Set exercise: Include in the output exactly the lines from the opening of the data through the line containing "nodes of one", and nothing more.
**********
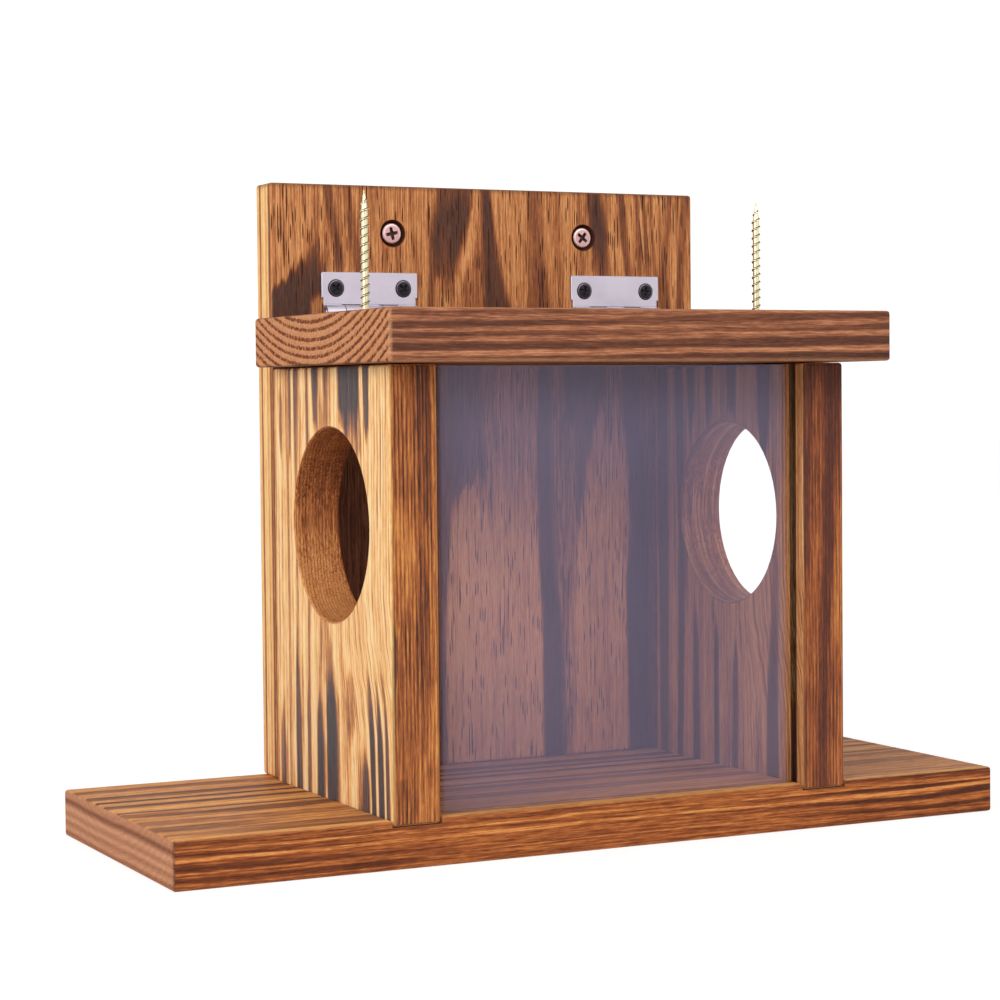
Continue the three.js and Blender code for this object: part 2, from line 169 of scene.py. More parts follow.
class Finish(Nodes):
    """The nodes of one finish, with its place in millimetres"""

    def __init__(self, name):
        self.material = bpy.data.materials.new(name)
        self.material.use_nodes = True
        super().__init__(self.material.node_tree)
        self.shader = self.tree.nodes["Principled BSDF"]
        coordinates = self.add("ShaderNodeTexCoord").outputs["Object"]
        self.place = self.vector("MULTIPLY", coordinates, (MM, MM, MM))
        self.axes = self.split(self.place)

    def noise(self, sizes, shift, detail=2, roughness=0.5, place=None):
        """Soft noise with lumps of the given sizes along X, Y and Z: its value and its colour"""
        scaled = self.vector("MULTIPLY", place or self.place, tuple(1 / size for size in sizes))
        moved = self.vector("ADD", scaled, (shift, shift * 1.7, shift * 2.3))
        return self.add("ShaderNodeTexNoise", moved, None, 1, detail, roughness).outputs[:2]

    def shade(self, name, value):
        """Gives the shader one of its inputs"""
        self.feed(self.shader.inputs[name], value)

    def ramp(self, value, stops, interpolation="EASE"):
        """A ramp through the stops, each a share and a colour or a plain number"""
        made = self.add("ShaderNodeValToRGB", value)
        made.color_ramp.interpolation = interpolation
        elements = made.color_ramp.elements
        while len(elements) < len(stops):
            elements.new(1)
        for element, (share, colour) in zip(elements, stops):
            element.position = share
            element.color = colour if isinstance(colour, tuple) else (colour, colour, colour, 1)
        return made.outputs["Color"]

    def mixed(self, share, first, second, blend="MIX"):
        made = self.add("ShaderNodeMix", data_type="RGBA", blend_type=blend)
        for socket, value in ((made.inputs[0], share), (made.inputs[6], first), (made.inputs[7], second)):
            self.feed(socket, value)
        return made.outputs[2]

    def bump(self, height, depth):
        """Relief of a depth in millimetres"""
        made = self.add("ShaderNodeBump")
        made.inputs["Strength"].default_value = 1
        made.inputs["Distance"].default_value = depth / MM
        self.feed(made.inputs["Height"], height)
        self.shade("Normal", made.outputs["Normal"])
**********
Problem solution:
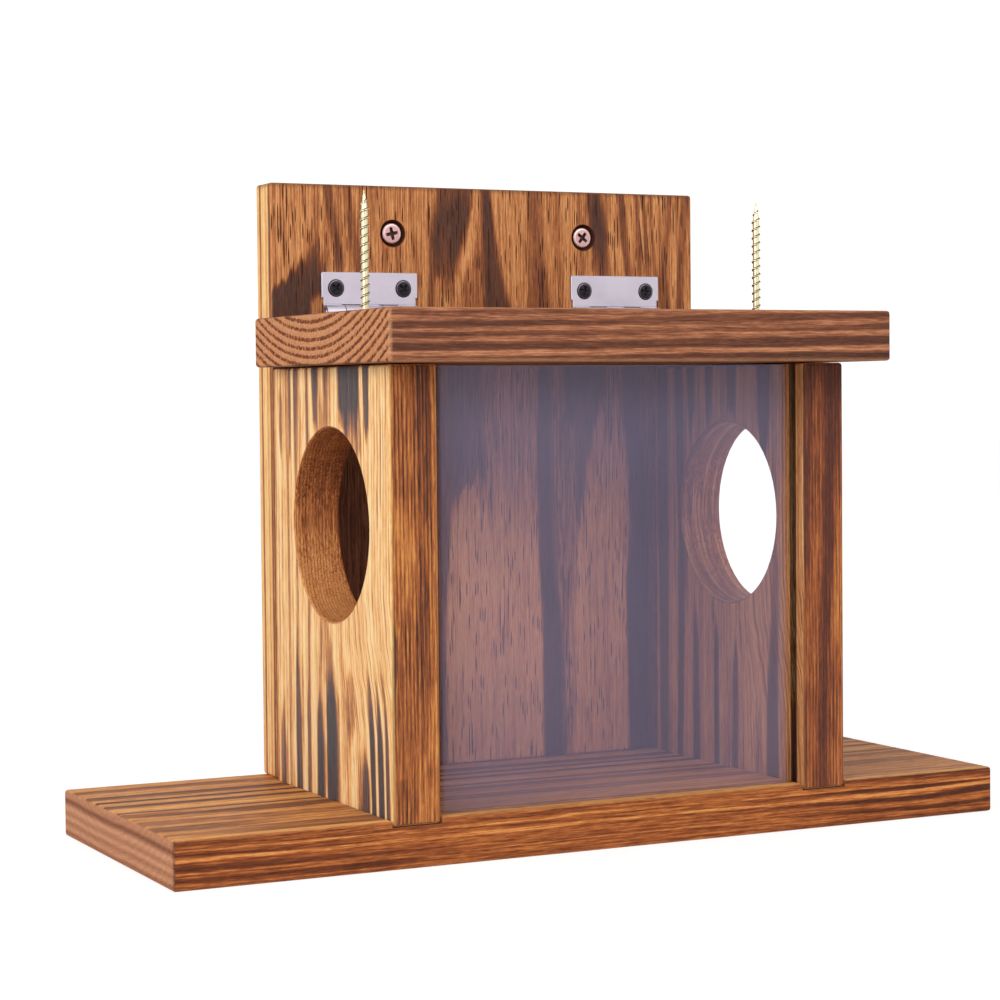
Continue the three.js and Blender code for this object: part 2, from line 169 of scene.py. More parts follow.
class Finish(Nodes):
    """The nodes of one finish, with its place in millimetres"""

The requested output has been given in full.